■ **What to produce**:
Please say how many lines of the listing hold "model", with no other words in the answer.

::::::::::

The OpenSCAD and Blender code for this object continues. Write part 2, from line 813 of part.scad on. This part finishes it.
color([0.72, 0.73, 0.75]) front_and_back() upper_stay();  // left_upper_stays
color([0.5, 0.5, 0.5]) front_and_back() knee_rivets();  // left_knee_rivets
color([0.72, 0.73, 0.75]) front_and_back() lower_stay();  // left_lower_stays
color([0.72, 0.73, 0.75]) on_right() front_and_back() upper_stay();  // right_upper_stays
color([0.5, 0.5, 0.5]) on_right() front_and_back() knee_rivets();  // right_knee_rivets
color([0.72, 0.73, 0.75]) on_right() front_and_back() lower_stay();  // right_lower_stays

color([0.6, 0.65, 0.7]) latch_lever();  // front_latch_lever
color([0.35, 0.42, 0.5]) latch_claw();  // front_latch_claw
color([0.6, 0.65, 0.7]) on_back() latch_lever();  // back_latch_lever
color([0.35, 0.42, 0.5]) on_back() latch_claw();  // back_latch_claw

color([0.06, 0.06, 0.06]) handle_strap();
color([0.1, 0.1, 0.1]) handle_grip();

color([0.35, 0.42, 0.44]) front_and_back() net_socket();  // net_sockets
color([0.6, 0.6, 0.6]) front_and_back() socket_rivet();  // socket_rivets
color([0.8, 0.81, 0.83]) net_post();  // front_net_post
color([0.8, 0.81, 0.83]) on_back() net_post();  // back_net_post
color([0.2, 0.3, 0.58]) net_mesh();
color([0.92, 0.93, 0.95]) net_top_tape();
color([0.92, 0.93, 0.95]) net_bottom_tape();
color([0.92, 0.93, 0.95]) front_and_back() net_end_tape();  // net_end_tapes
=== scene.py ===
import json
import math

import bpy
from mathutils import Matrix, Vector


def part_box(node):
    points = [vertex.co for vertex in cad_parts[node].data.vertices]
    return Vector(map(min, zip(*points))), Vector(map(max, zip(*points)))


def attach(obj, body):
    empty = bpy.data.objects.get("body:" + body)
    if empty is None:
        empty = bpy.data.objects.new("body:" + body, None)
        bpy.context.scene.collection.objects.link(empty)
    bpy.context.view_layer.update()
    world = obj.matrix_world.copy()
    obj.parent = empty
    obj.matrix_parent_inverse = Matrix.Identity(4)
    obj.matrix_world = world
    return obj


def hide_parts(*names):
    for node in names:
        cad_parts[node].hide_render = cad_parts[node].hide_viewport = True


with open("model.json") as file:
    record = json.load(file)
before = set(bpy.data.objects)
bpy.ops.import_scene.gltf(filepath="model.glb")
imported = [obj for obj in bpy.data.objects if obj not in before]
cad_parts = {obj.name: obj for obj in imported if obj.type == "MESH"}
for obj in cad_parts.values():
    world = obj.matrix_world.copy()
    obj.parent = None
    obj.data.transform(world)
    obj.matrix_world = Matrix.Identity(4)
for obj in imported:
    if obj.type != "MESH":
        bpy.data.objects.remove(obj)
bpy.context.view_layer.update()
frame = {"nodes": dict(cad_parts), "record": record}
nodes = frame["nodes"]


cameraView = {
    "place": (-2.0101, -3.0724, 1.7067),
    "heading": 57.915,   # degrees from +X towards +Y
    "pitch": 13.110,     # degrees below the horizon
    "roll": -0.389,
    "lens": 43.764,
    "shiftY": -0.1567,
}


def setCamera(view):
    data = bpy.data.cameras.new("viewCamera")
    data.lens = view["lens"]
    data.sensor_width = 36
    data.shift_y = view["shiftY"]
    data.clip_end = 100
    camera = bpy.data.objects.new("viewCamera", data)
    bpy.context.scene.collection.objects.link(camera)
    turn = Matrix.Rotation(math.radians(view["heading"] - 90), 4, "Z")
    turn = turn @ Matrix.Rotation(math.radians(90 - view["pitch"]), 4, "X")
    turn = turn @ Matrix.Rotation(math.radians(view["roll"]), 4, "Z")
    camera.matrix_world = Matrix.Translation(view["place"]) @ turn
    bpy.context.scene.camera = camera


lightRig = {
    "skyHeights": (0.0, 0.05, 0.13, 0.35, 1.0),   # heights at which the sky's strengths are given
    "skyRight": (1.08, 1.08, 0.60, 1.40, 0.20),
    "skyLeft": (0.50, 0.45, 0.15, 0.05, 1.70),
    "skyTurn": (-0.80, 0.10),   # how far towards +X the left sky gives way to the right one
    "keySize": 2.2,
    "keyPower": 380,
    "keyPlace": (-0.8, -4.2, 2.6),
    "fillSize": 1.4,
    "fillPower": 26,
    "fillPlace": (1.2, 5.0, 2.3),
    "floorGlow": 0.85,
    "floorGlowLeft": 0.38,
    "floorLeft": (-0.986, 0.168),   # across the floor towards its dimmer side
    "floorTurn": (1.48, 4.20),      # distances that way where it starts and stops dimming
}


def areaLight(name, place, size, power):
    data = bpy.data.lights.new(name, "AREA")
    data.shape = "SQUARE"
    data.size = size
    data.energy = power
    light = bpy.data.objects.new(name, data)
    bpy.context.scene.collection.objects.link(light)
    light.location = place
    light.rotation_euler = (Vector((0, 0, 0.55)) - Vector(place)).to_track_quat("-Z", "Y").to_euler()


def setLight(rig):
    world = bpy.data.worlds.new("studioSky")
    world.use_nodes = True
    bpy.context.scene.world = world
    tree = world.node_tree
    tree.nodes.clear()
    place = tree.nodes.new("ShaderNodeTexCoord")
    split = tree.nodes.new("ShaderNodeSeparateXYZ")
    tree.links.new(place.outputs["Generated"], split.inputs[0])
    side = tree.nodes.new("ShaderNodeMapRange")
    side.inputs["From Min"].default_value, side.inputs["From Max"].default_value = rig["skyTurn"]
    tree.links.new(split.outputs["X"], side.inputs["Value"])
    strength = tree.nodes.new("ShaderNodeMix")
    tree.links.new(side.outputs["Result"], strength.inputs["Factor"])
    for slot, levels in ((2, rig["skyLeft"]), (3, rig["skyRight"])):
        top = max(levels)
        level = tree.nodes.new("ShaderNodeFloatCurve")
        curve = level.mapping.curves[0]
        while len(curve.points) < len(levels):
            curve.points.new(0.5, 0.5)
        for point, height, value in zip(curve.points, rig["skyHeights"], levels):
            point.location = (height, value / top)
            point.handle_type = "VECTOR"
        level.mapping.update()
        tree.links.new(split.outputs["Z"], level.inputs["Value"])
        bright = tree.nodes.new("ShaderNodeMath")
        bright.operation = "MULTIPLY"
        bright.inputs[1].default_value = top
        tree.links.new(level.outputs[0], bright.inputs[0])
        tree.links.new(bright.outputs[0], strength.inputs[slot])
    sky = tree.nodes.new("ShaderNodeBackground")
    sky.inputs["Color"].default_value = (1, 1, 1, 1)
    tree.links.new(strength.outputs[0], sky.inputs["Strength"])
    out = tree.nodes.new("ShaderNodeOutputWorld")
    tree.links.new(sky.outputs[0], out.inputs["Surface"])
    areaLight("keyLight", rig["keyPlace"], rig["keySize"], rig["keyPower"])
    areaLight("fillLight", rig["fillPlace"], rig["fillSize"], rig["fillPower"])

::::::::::

■ **Full answer**:
2